2. I’ve invested a great deal of money in school supplies. Perhaps it seems like a political byword when people talk about teachers “who have to buy their own pencils.” But I did buy my own pencils. Along with markers, pens, paper clips, Post-Its and another whole box of school supplies. One trip to Staples never seems like much, but this supply-closet in the garage speaks of an underfunded system, even as it recalls four happy years at Ingraham High School.

3. Mugs are the most important dishes. They’re the only ones I have left, so apparently they are all I truly care about anymore. Two weeks ago, our artisan ceramic mugs were the only dishes that Emily and I carefully packed up and carted across the street to our new home in Kandern. Even now, I’m putting half of them in the thrift-store box with a shrug, but the other half makes me sigh and smile, remembering those good nights when we’d run a dishwasher full of mugs, replaying conversations and laughter of an evening with friends.

4. I still have too many books. Before I left, I tried to give away as many as I could, matching books to likely appreciators. But I unpack more today, volume after volume of dormant literature, realizing that I “possess” these stories to the extent that I no longer need to own them. I wonder now if a time of life will come when I feel comfortable accumulating books again, when I stop looking at them in terms of weight and size, and will appreciate the physical availability of words that I love. For now, if you need some summer reading, especially Shakespeare, please email me!

5. There is joy in “traveling light.” I felt it three weeks ago, when I was packing up my attic in Kandern, and felt inspired to gather and photograph only those things I’d save from a fire (see photo above). It wasn’t much (though I’m humbled to realized that a violin, computer and even US passport put me in a very small category of privilege). And even today, though I feel blessed by the memories these things present, I’m happy to revisit most of these belongings one last time, before sending them on to their next homes. I truly have enough, more than enough, as it is. Holly can keep the food processor; I’ll keep chopping things with our sharp knife.

The Attic

“I’d have a stable full of Arabian steeds, rooms piled with books, and I’d write out of a magic inkstand, so that my works should be as famous as Laurie’s music. …. I think I shall write books, and get rich and famous; that would suit me, so that is my favorite dream.”

Louisa May Alcott, Little Women

This is where I’m living now, the long-anticipated suitcaseless permanence I’ve been waiting for.  And after a week, it’s starting to look like home!

Bed

Loslassen

Slacklining outside of Hofpürgelhutte

“Nevertheless I am continually with you;

You have taken hold of my right hand.”

Psalm 73:23

“Einfach loslassen!” We’re playing on the slackline at Family Week II, and the two girls on the sidelines squeal it with the self-confidence of those who watch.  Just let go.

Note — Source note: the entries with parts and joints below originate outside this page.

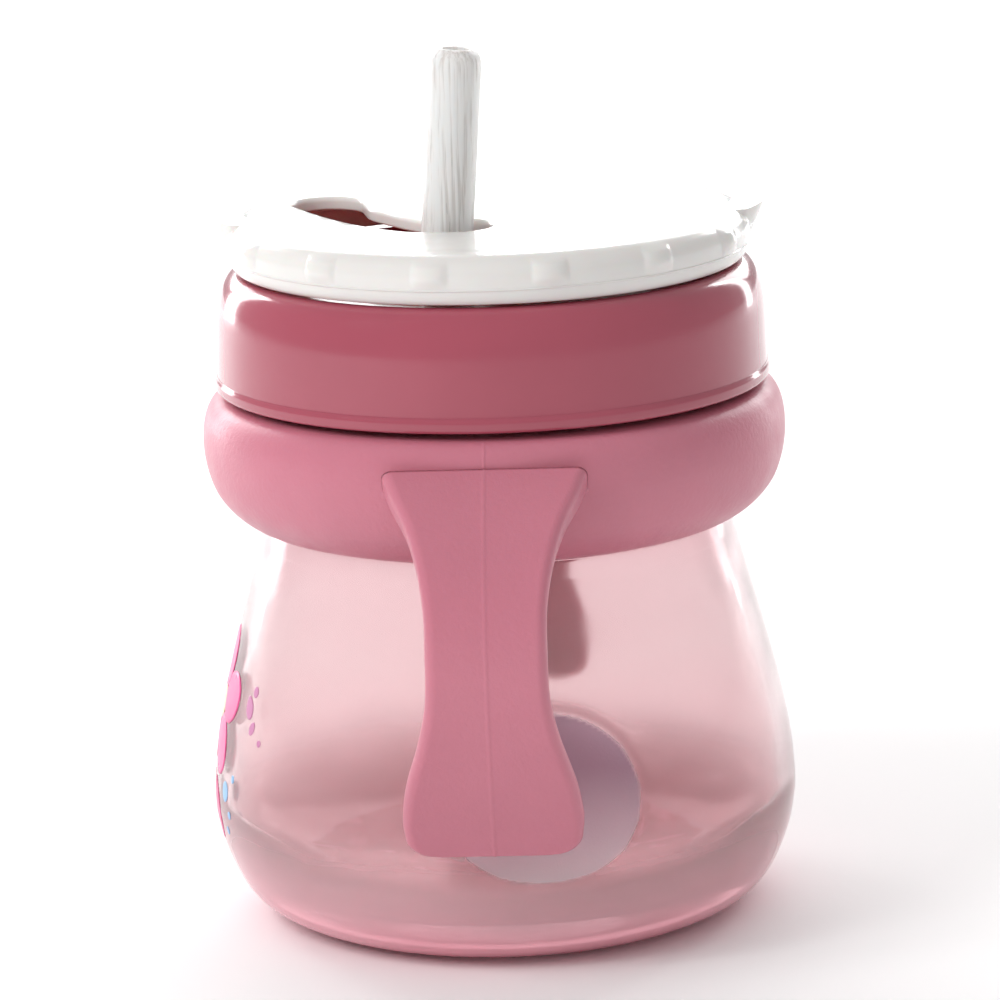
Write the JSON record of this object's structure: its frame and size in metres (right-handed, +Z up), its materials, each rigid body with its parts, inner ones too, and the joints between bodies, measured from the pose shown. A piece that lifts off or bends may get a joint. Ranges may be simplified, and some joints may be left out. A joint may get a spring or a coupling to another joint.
{
  "type": "straw cup",
  "caption": "Small drinking cup with looped side handles on a turning ring, a screw collar, a bent-down straw and a twist cover that hides it.",
  "frame": {"origin": "centre of the foot ring, on the surface the cup stands on", "axes": "+Z up through the lid, the two handles on -Y and +Y"},
  "size_m": [0.084, 0.113, 0.1255],
  "materials": {
    "cup_body": "clear pink, glossy",
    "handle_ring": "satin",
    "screw_collar": "glossy",
    "lid_gasket": "silicone",
    "twist_cover": "glossy",
    "cover_retainer": "satin",
    "straw_base": "milky silicone",
    "straw_spout": "milky silicone",
    "dip_tube": "milky",
    "vent_valve": "silicone"
  },
  "bodies": {
    "cup": {"cup_body": "cup_body"},
    "handles": {"handle_ring": "handle_ring"},
    "seal": {"lid_gasket": "lid_gasket"},
    "lid": {"screw_collar": "screw_collar", "straw_base": "straw_base", "dip_tube": "dip_tube", "vent_valve": "vent_valve"},
    "cover": {"twist_cover": "twist_cover", "cover_retainer": "cover_retainer"},
    "straw": {"straw_spout": "straw_spout"}
  },
  "joints": [
    {"name": "handle_ring_turn", "type": "hinge", "parent": "cup", "child": "handles", "pos_m": [0, 0, 0.0667], "axis": [0, 0, 1], "continuous": true},
    {"name": "lid_lift", "type": "slide", "parent": "cup", "child": "seal", "axis": [0, 0, 1], "range_m": [0, 0.006]},
    {"name": "lid_turn", "type": "hinge", "parent": "seal", "child": "lid", "pos_m": [0, 0, 0.083], "axis": [0, 0, 1], "range_deg": [0, 540]},
    {"name": "cover_turn", "type": "hinge", "parent": "lid", "child": "cover", "pos_m": [0, 0, 0.0985], "axis": [0, 0, 1], "range_deg": [-130, 0]},
    {"name": "straw_fold", "type": "hinge", "parent": "lid", "child": "straw", "pos_m": [-0.0057, -0.0112, 0.094], "axis": [-0.7466, -0.6652, 0], "range_deg": [0, 92.7], "deforming": ["straw_spout"]}
  ],
  "couplings": [
    {"joint": "lid_turn", "follows": "lid_lift", "rad_per_m": 1570.8},
    {"joint": "straw_fold", "follows": "cover_turn", "ratio": -0.713}
  ]
}
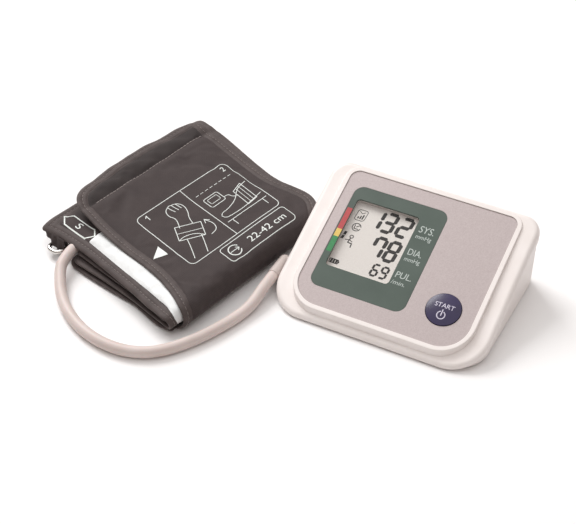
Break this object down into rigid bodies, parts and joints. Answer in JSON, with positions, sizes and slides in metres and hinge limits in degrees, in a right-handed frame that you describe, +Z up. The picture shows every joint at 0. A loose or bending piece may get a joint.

A slackline is a tightly stretched piece of webbing, often strung between two trees about three feet up.  The object is to walk on top of it like a tightrope, bouncing and leaning but never quite falling all the way to the ground.  Though enormously popular in Seattle, slacklining entered the realm of activities I had time for only this summer.  I’m still not terribly good at it, but after seven weeks of wobbling I can usually walk from one tree to another without falling off.  A few brilliant times, I’ve also turned around and come back.  For me, it’s relaxing and focusing, knowing that there is only one direction to go, one place to look, and one danger to avoid.  Battling gravity, we walk forward on the slackline.

Though I’ve taken a few turns today, mostly I’ve spent today with three girls, all about twelve years old.  They are busy, these girls, busy with plans and ideas and quarrels and talents.  One rides horses, another sings and plays piano, and still a third loves soccer but has recently hurt her foot.  They whirled over here half an hour ago, when I’d begun surveying the afternoon play time from the slackline, and since then have jumped on and off it with remarkable stubbornness.  Holding a hand in air, I give them one point of solidity as they walk across.  Sometimes they cling to it with weighty fervor, while other times they barely touch me, their fingers merely bouncing along as we go.

After a while, I take another turn ganz allein, or totally alone.  When I’ve finished they get ready for their next turns. One will try it alone.  Another will walk a few steps on her own.  The third will keep holding on.

It’s this third who’s being advised at the moment to “just let go.”  Though their cries are probably annoying to the girl on the line next to me, the point is sound; without letting go of the hand she’s leaning on, she’ll never learn to walk alone.  We can keep doing this forever, but as I feel her weight on my hand, I know that she’s trusting me still, not learning to dance with gravity and elasticity to remain in the air.

Still, I know her hesitation.  Maybe not with slacklining, where I fall often and hard, but elsewhere.  I’ve been blessed with hands to hold onto, the supports of loving family and friends, a home where I know and am known, a job.  More recently, it’s been the support of the community at Tauernhof, a place of encouragement and energy.  Though the summer here has seemed short, in depth of relationship and familiarity it seems like I’ve been here forever.

With packed bags and only a half a dozen details left to attend to this morning, I’m leaving Tauernhof today.  And it’s like leaving home again.  This hand I’ve held onto has been strong and steady, an important support to me as I tread the new territory of life overseas.  Part of me longs to hold on, to keep balancing here, but Tauernhof is stationary; to move forward, seeking the calling that brought me here, I have to let go.

On the train through Switzerland today, I’ll remember that I’m going from one home to another.  That the God who provided friends and a home for just eight weeks at Tauernhof will be with me always, in Austria and in Seattle and in Germany.  It’s not slacklining, after all.  Even when I let go I’m not alone; though I fear falling, I never will.